5. Don’t die sick, miserable and alone.

Really, Mr. Crowder? Care to explain to me what happens when your spouse is the one who passes on first? What about those people who were brave enough to say, “Hey, marriage isn’t for me.”? Not being married isn’t a guarantee you’ll be miserable, no more so than being married is a guarantee you’ll be happy. How happy are those people who got married for the sole reason of shutting up the peanut gallery or due to pressure from everyone else getting married?

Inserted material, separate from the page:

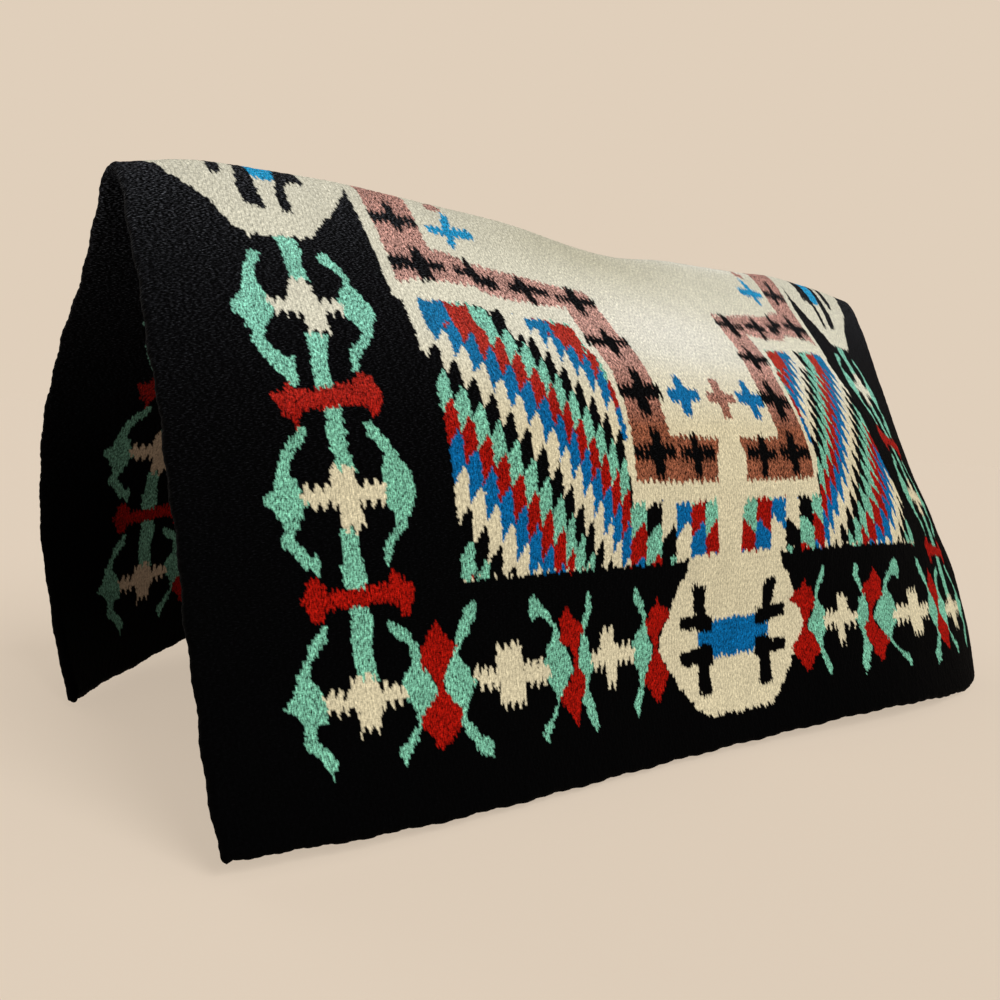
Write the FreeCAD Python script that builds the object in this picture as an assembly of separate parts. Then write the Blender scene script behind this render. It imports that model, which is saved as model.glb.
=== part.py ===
import FreeCAD, Part
import math
import os

# A hand-woven wool saddle blanket, folded over its spine line and standing like
# a tent on its two bottom edges.  Millimetres, +Z up, X along the ridge with the
# front of the blanket at -X, and the near flap towards -Y.  Every colour field is
# its own weft yarn, so every field is its own solid, butted against its neighbours.

# --- driving dimensions ------------------------------------------------------
LENGTH = 864.0          # along the ridge, 34 in
FLAP = 457.0            # ridge line to bottom edge along the cloth, 18 in
THICK = 9.0             # beaten tapestry weave
RIM = 3.0               # thickness at the outer rim of the edge cords
SLIT = 0.3              # gap between neighbouring yarn fields

FOLD_ARC = 24.0         # ridge line to each fold line, along the cloth
FOLD_GAP = 0.6          # running clearance at the fold lines
SWINGS = (-32, -16, 0, 28, 55)   # flap positions, degrees, that the ridge is relieved for

FOLD_ANGLE = 56.0       # degrees below horizontal that the cloth turns to at the ridge
FOLD_LENGTH = 12.0      # cloth length that the turn takes
BELLY_ANGLE = 11.0      # flatter in the upper half and steeper in the lower half by this much
SETTLE_ANGLE = 4.0      # extra turn gained by the bottom edge

# Weave layout: u from an end edge, v from the ridge line.
END_CORD = 9.0          # whipped cord along each end
SELVAGE = 8.0           # doubled cord along each bottom edge
BORDER = 170.0          # black end border, outer edge to inner field
FIELD_FOOT = 319.0      # ridge line to the black bottom border
FRAME_OUT = 322.0       # outer side of the stepped frame's legs
FRAME_IN = 354.0        # inner side of the stepped frame's legs
FRAME_FOOT = 225.0      # ridge line to the foot of the frame's inner field
MEDALLION_END = 344.0   # tip of the bottom medallion

FOOT_TRIM = 1.6         # bottom selvage pressed flat by the floor, by this much
MIDDLE = LENGTH / 2


# --- the draped sheet --------------------------------------------------------
def turn_angle(v):
    """Slope of the cloth below horizontal, in radians, at v from the ridge line."""
    past_fold = max(0.0, v - FOLD_ARC) / (FLAP - FOLD_ARC)
    angle = FOLD_ANGLE * (1.0 - math.exp(-v / FOLD_LENGTH))
    angle -= BELLY_ANGLE * math.sin(2.0 * math.pi * past_fold)
    angle += SETTLE_ANGLE * past_fold
    return math.radians(angle)


def run_down(v0, v1, start):
    """(out, drop) reached by following the cloth from v0 to v1."""
    out, drop = start
    steps = max(4, math.ceil((v1 - v0) / 4.0))
    step = (v1 - v0) / steps
    for i in range(steps):
        angle = turn_angle(v0 + (i + 0.5) * step)
        out += step * math.cos(angle)
        drop += step * math.sin(angle)
    return out, drop


FOLD_OUT, FOLD_DROP = run_down(0.0, FOLD_ARC, (0.0, 0.0))
FOOT_DROP = run_down(FOLD_ARC, FLAP, (FOLD_OUT, FOLD_DROP))[1]
RIDGE_Z = FOOT_DROP - FOOT_TRIM


def flap_point(side, u, v, offset):
    """Point of a flap, moved out from its mid-surface by offset."""
    if v > FOLD_ARC:
        out, drop = run_down(FOLD_ARC, v, (FOLD_OUT, FOLD_DROP))
    else:
        out, drop = FOLD_OUT, FOLD_DROP
    angle = turn_angle(v)
    y = side * (out + offset * math.sin(angle))
    z = RIDGE_Z - drop + offset * math.cos(angle)
    return FreeCAD.Vector(u - MIDDLE, y, z)


def spread(low, high, pitch):
    """Evenly spaced values from low to high, no more than pitch apart."""
    count = max(3, math.ceil((high - low) / pitch))
    return [low + (high - low) * i / count for i in range(count + 1)]


def skin(side, us, vs, half, face):
    """B-spline surface over one face of the sheet: face is 1 outside, -1 inside."""
    grid = [[flap_point(side, u, v, face * half(u, v)) for v in vs] for u in us]
    surface = Part.BSplineSurface()
    surface.interpolate(grid)
    return surface


def closed_between(outer, inner):
    """Closed solid between two surfaces that span the same patch."""
    u0, u1, v0, v1 = outer.bounds()
    p0, p1, q0, q1 = inner.bounds()
    faces = [outer.toShape(), inner.toShape()]
    for a, b in ((u0, p0), (u1, p1)):
        faces.append(Part.makeRuledSurface(outer.uIso(a).toShape(), inner.uIso(b).toShape()))
    for a, b in ((v0, q0), (v1, q1)):
        faces.append(Part.makeRuledSurface(outer.vIso(a).toShape(), inner.vIso(b).toShape()))
    shell = Part.Shell(faces)
    shell.sewShape()
    solid = Part.Solid(shell)
    if solid.Volume < 0:
        solid.reverse()
    return solid


# --- edges -------------------------------------------------------------------
def rounded(depth, width):
    """Half thickness of an edge cord at a depth from its outer rim."""
    share = min(1.0, max(0.0, depth / width))
    crown = math.sqrt(1.0 - (1.0 - share) ** 2)
    return RIM / 2 + (THICK - RIM) / 2 * crown


def half_thickness(u, v):
    """Half thickness of the sheet: full inside, rounded off along its four edges."""
    to_end = min(u, LENGTH - u)
    return min(rounded(to_end, END_CORD), rounded(FLAP - v, SELVAGE))


# --- flap pieces -------------------------------------------------------------
def flap_patch(side, u0, u1, v0, v1):
    """One yarn field of a flap, with a rounded knuckle where it meets the fold line."""
    gap = SLIT / 2
    low_u = u0 if u0 == 0.0 else u0 + gap
    high_u = u1 if u1 == LENGTH else u1 - gap
    low_v = v0 if v0 == FOLD_ARC else v0 + gap
    high_v = v1 if v1 == FLAP else v1 - gap
    us = spread(low_u, high_u, 45.0)
    vs = spread(low_v, high_v, 30.0)
    solid = closed_between(skin(side, us, vs, half_thickness, 1), skin(side, us, vs, half_thickness, -1))
    if v0 == FOLD_ARC:
        return solid.fuse(knuckle(side, low_u, high_u))
    if v1 == FLAP:
        return solid.cut(Part.makeBox(2 * LENGTH, 2 * FLAP, FLAP, FreeCAD.Vector(-LENGTH, -FLAP, -FLAP)))
    return solid


def knuckle(side, u0, u1):
    """Half-round nose about the fold line, on the side away from the flap."""
    radius = min(half_thickness(u0, FOLD_ARC), half_thickness(u1, FOLD_ARC))
    axis = FreeCAD.Vector(u0 - MIDDLE, side * FOLD_OUT, RIDGE_Z - FOLD_DROP)
    round_bar = Part.makeCylinder(radius, u1 - u0, axis, FreeCAD.Vector(1, 0, 0))
    angle = turn_angle(FOLD_ARC)
    away = FreeCAD.Vector(0, -side * math.cos(angle), math.sin(angle))
    block = slab(side, u0, u1, away, 2 * radius, radius)
    return round_bar.common(block)


def slab(side, u0, u1, direction, reach, half):
    """Flat bar from a fold line along direction, half thick to each side."""
    across = FreeCAD.Vector(0, -direction.z, direction.y)
    base = FreeCAD.Vector(u0 - MIDDLE, side * FOLD_OUT, RIDGE_Z - FOLD_DROP)
    corners = [base + across * half, base + across * half + direction * reach,
               base - across * half + direction * reach, base - across * half]
    face = Part.Face(Part.makePolygon(corners + corners[:1]))
    return face.extrude(FreeCAD.Vector(u1 - u0, 0, 0))


FIELDS = {
    "front_end_cord": (0.0, END_CORD, FOLD_ARC, FLAP - SELVAGE),
    "front_border": (END_CORD, BORDER, FOLD_ARC, FIELD_FOOT),
    "front_stripes": (BORDER, FRAME_OUT, FOLD_ARC, FIELD_FOOT),
    "front_frame_leg": (FRAME_OUT, FRAME_IN, FOLD_ARC, FIELD_FOOT),
    "centre_field": (FRAME_IN, LENGTH - FRAME_IN, FOLD_ARC, FRAME_FOOT),
    "frame_foot": (FRAME_IN, LENGTH - FRAME_IN, FRAME_FOOT, FIELD_FOOT),
    "rear_frame_leg": (LENGTH - FRAME_IN, LENGTH - FRAME_OUT, FOLD_ARC, FIELD_FOOT),
    "rear_stripes": (LENGTH - FRAME_OUT, LENGTH - BORDER, FOLD_ARC, FIELD_FOOT),
    "rear_border": (LENGTH - BORDER, LENGTH - END_CORD, FOLD_ARC, FIELD_FOOT),
    "rear_end_cord": (LENGTH - END_CORD, LENGTH, FOLD_ARC, FLAP - SELVAGE),
    "bottom_border_front": (END_CORD, MEDALLION_END, FIELD_FOOT, FLAP - SELVAGE),
    "bottom_medallion": (MEDALLION_END, LENGTH - MEDALLION_END, FIELD_FOOT, FLAP - SELVAGE),
    "bottom_border_rear": (LENGTH - MEDALLION_END, LENGTH - END_CORD, FIELD_FOOT, FLAP - SELVAGE),
    "bottom_selvage": (0.0, LENGTH, FLAP - SELVAGE, FLAP),
}


# --- ridge pieces ------------------------------------------------------------
def ridge_outline(offset):
    """Curve over the ridge from fold line to fold line, moved out by offset."""
    points = []
    for i in range(-8, 9):
        v = FOLD_ARC * abs(i) / 8
        out, drop = run_down(0.0, v, (0.0, 0.0))
        angle = turn_angle(v)
        side = 1 if i > 0 else -1
        y = side * (out + offset * math.sin(angle))
        points.append(FreeCAD.Vector(0, y, RIDGE_Z - drop + offset * math.cos(angle)))
    curve = Part.BSplineCurve()
    curve.interpolate(points)
    return curve.toShape()


def ridge_relief():
    """Room for both flaps' knuckles at every swing, over the whole length."""
    pieces = []
    half = THICK / 2 + FOLD_GAP
    for side in (-1, 1):
        axis = FreeCAD.Vector(-MIDDLE - 1, side * FOLD_OUT, RIDGE_Z - FOLD_DROP)
        pieces.append(Part.makeCylinder(half, LENGTH + 2, axis, FreeCAD.Vector(1, 0, 0)))
        for swing in SWINGS:
            angle = turn_angle(FOLD_ARC) - math.radians(swing)
            away = FreeCAD.Vector(0, side * math.cos(angle), -math.sin(angle))
            pieces.append(slab(side, -1.0, LENGTH + 1.0, away, 3 * THICK, half))
    return pieces[0].fuse(pieces[1:])


def ridge_piece(u0, u1, relief):
    """One yarn field of the strip over the ridge."""
    outer = ridge_outline(THICK / 2)
    inner = ridge_outline(-THICK / 2)
    ends = [Part.makeLine(outer.Vertexes[i].Point, inner.Vertexes[i].Point) for i in (0, -1)]
    face = Part.Face(Part.Wire(Part.__sortEdges__([outer, inner] + ends)))
    low = u0 if u0 == 0.0 else u0 + SLIT / 2
    high = u1 if u1 == LENGTH else u1 - SLIT / 2
    face.translate(FreeCAD.Vector(low - MIDDLE, 0, 0))
    return face.extrude(FreeCAD.Vector(high - low, 0, 0)).cut(relief)


RIDGE_FIELDS = {
    "ridge_front_end_cord": (0.0, END_CORD),
    "ridge_front_border": (END_CORD, BORDER),
    "ridge_centre_field": (BORDER, LENGTH - BORDER),
    "ridge_rear_border": (LENGTH - BORDER, LENGTH - END_CORD),
    "ridge_rear_end_cord": (LENGTH - END_CORD, LENGTH),
}


# --- build -------------------------------------------------------------------
def main():
    os.makedirs("parts", exist_ok=True)
    relief = ridge_relief()
    for name, (u0, u1) in RIDGE_FIELDS.items():
        export(ridge_piece(u0, u1, relief), name)
    for side, flap in ((-1, "near"), (1, "far")):
        for name, (u0, u1, v0, v1) in FIELDS.items():
            export(flap_patch(side, u0, u1, v0, v1), flap + "_" + name)
    print("fold lines at y = +-%.2f, z = %.2f, ridge at z = %.2f"
          % (FOLD_OUT, RIDGE_Z - FOLD_DROP, RIDGE_Z + THICK / 2))


def export(shape, name):
    """Write one sub-part, and stop if it isn't closed and valid."""
    if not shape.isValid() or not shape.Solids:
        raise ValueError(name + " is not a valid solid")
    shape.exportStep("parts/" + name + ".step")
    box = shape.BoundBox
    print("%-28s %8.1f cm3  x %.0f..%.0f  y %.0f..%.0f  z %.1f..%.0f" % (
        name, shape.Volume / 1000, box.XMin, box.XMax, box.YMin, box.YMax, box.ZMin, box.ZMax))


main()
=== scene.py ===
"""Looks for a woven saddle blanket that hangs in two flaps from its spine.

Cloth coordinates are in millimetres: u runs along the spine from the front end,
v runs down a flap from the spine. Everything in Blender is in metres.
"""
import math

import bpy
import numpy as np
from mathutils import Matrix, Vector


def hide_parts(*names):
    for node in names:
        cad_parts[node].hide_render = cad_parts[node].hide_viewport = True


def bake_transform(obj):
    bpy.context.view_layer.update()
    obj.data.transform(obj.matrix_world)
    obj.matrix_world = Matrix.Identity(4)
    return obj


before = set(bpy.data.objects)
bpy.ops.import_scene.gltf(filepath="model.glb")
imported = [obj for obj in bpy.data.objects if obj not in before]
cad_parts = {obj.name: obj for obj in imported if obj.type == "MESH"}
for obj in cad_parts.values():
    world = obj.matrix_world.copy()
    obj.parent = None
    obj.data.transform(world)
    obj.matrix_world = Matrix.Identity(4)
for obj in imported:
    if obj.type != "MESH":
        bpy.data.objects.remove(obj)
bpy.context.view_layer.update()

MM = 0.001

# ---- the blanket ------------------------------------------------------------
LENGTH = 864.0          # along the spine
FLAP = 457.0            # from the spine to a bottom edge
THICK = 8.4             # the cloth's thickness
PANELS = 6              # meshes along each flap
COLUMNS = 150           # mesh columns in a panel
ROWS = 320              # mesh rows down a flap
FLOAT_WIDE = 2.88       # one weft float, along u
FLOAT_LONG = 8.57       # one weft float, along v
INNER_SHIFT = 4.3       # how far down the inside's relief is moved against the outside's
CORNER = 4.0            # radius of the cloth's corners
CORNER_SHORT = 4.0      # how much shorter the cloth is at its front corners
EDGE_REACH = 40.0       # how far in from an edge its wander dies out
FAR_EASE = 150.0        # distance from the spine at which the far flap's inner face meets the drape
RAISE = 8.0             # how far the whole drape is lifted, so that its foot clears the floor
FOOT = 4.7              # least height of a bottom edge's middle line
CORD_RADIUS = 2.7       # the edge cords
CORD_INSET = 2.6        # from the cloth's edge to a cord's middle
CORD_LAY = 11.0         # length of one full twist
CORD_SIDES = 14         # mesh sides round a cord
CORD_STEPS_END = 600    # mesh rings along an end cord, on one flap
CORD_STEPS_FOOT = 1100  # mesh rings along a selvage cord
INSIDE_LAYER = 40.0     # third cloth coordinate of the inside, where its grain differs
CORD_LAYER = 90.0       # third cloth coordinate of the cords

# ---- yarn colours, linear ---------------------------------------------------
BLACK, CREAM, RED, BLUE, MINT, ROSE = range(6)
PAINTED_LIGHT_DEPTHS = (20.0, 100.0, 150.0, 220.0)       # down the flap: spine, mid-slope, mid-slope, lower flap; the tones across these bands are painted light and shade: a painted sheen near the spine and mid-slope, painted shade on the cream at the crest, deeper lower down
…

There’s only one reason a person should get married, and it’s not because you don’t want to die alone (chicken shits!), it’s not for financial gain, and it’s most definitely not because you or your significant other got pregnant. It’s for the reason that you have found the one person who fits you, who you cannot imagine not seeing every day. It’s because you’ve met that person that just gets you. It’s because you’ve found that person that is the one person on the planet you’d rather have annoying the hell out of you (because no matter how awesome the person you fall in love with is, they’re gonna annoy the shit out of you from time to time). Because when everything else falls apart, when you’re facing the most god-awful and heart wrenching experiences of your life, you’d rather be going through it with that person, than not be going through it at all and not have them in your life.

Any other reason? Is bullshit. And I can only hope Mr. Crowder has a low-level of readers, because he’s done a lovely disservice to those who have already bought into the heart and flowers line of bullshit Hollywood crams down our throats.